The proposed amendments aim to strengthen the transparency, accountability and sustainability of Canadian companies, while enhancing their ability to compete internationally. As a member of Parliament, I am certain that this legislation is necessary to protect the interests of Quebeckers and Canadians and to ensure long-term economic growth.
In conclusion, I would like to draw a comparison related to my duties as critic for sport, a field in which good governance has been raised as an issue. Governance and accountability are key factors in sport. Governance refers to the way sport organizations are managed and led, while accountability refers to the way actors involved in sport are held accountable for their actions.
In terms of governance, sport organizations must be managed transparently, effectively and fairly. Decisions must be democratic, and all stakeholders must have a say in the decision-making process. Governance structures must also be accountable to their members and to stakeholders.
Accountability in sports has to do with how those involved are held responsible for their actions. That can include the responsibility of athletes when it comes to fair play and following the rules and the responsibility of coaches and the heads of sports organizations when it comes to keeping players safe and promoting a healthy sports environment.

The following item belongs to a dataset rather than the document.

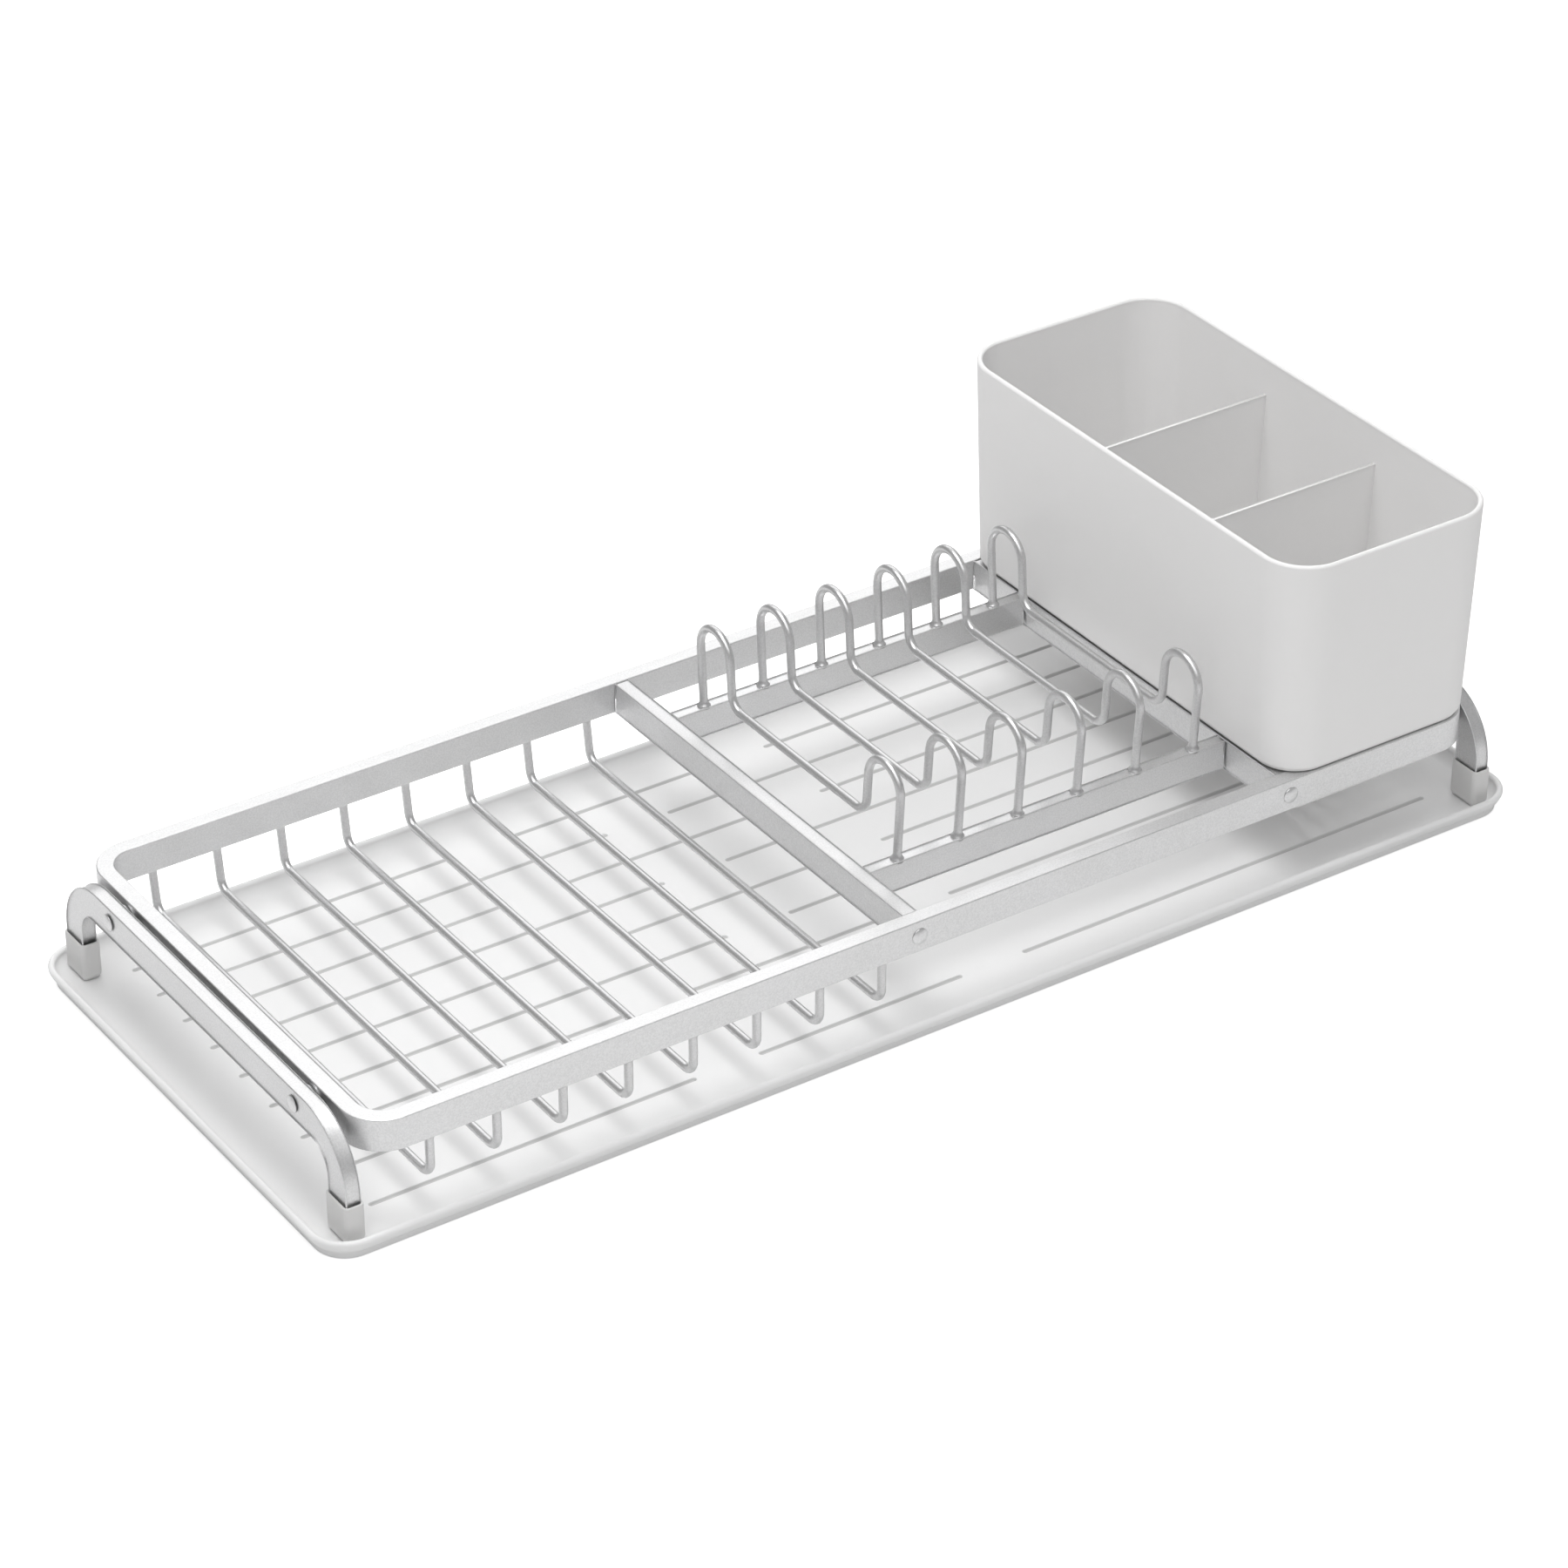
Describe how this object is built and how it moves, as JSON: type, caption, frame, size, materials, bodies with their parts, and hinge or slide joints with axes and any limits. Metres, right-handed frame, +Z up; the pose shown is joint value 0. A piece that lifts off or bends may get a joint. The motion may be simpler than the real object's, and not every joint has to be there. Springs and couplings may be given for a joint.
{
  "type": "dish drying rack",
  "caption": "Low metal dish rack with wire hoops for plates, a sunken wire bay for bowls, a lift-out divided cutlery caddy and a shallow drip tray under it.",
  "frame": {"origin": "centre of the drip tray's footprint, on the surface that the tray stands on", "axes": "+X along the rack towards the caddy, +Y from the front to the rear, +Z up"},
  "size_m": [0.48, 0.199, 0.1263],
  "materials": {
    "bar_metal": "fine satin",
    "wire_metal": "satin",
    "rivet_metal": "satin",
    "foot_plastic": "fine matt grain",
    "tray_plastic": "smooth matt",
    "caddy_plastic": "smooth matt"
  },
  "bodies": {
    "tray": {"drip_tray": "tray_plastic"},
    "rack": {"frame_loop": "bar_metal", "left_leg": "bar_metal", "right_leg": "bar_metal", "front_left_foot": "foot_plastic", "rear_left_foot": "foot_plastic", "front_right_foot": "foot_plastic", "rear_right_foot": "foot_plastic", "leg_spacers": "rivet_metal", "leg_rivets": "rivet_metal", "middle_crossbar": "bar_metal", "right_crossbar": "bar_metal", "crossbar_rivets": "rivet_metal", "front_plate_strip": "bar_metal", "rear_plate_strip": "bar_metal", "plate_wire_1": "wire_metal", "plate_wire_2": "wire_metal", "plate_wire_3": "wire_metal", "plate_wire_4": "wire_metal", "plate_wire_5": "wire_metal", "plate_wire_6": "wire_metal", "bowl_wire_1": "wire_metal", "bowl_wire_2": "wire_metal", "bowl_wire_3": "wire_metal", "bowl_wire_4": "wire_metal", "bowl_wire_5": "wire_metal", "bowl_wire_6": "wire_metal", "bowl_wire_7": "wire_metal", "bowl_wire_8": "wire_metal"},
    "caddy": {"cutlery_caddy": "caddy_plastic"}
  },
  "joints": [
    {"name": "rack_lift", "type": "slide", "parent": "tray", "child": "rack", "axis": [0, 0, 1], "range_m": [0, 0.15]},
    {"name": "caddy_lift", "type": "slide", "parent": "rack", "child": "caddy", "axis": [0, 0, 1], "range_m": [0, 0.12]}
  ]
}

In the end, good governance and accountability are essential to ensuring the integrity and durability of sports. Sports organizations must be transparent in how they operate, accountable to their stakeholders and held responsible for their actions in order to maintain the trust and respect of fans and sports communities. It is unfortunate that the funding was established without a full understanding of what sports organizations would have to do to demonstrate real change. Obviously, I am thinking here of the government restoring funding to Hockey Canada.
We need to ensure that the intentions of Bill C‑42 live up to expectations, particularly those that will be expressed before the Standing Committee on Industry and Technology.
I therefore call on all members of the House to support this important bill and to work together to pass it as quickly as possible.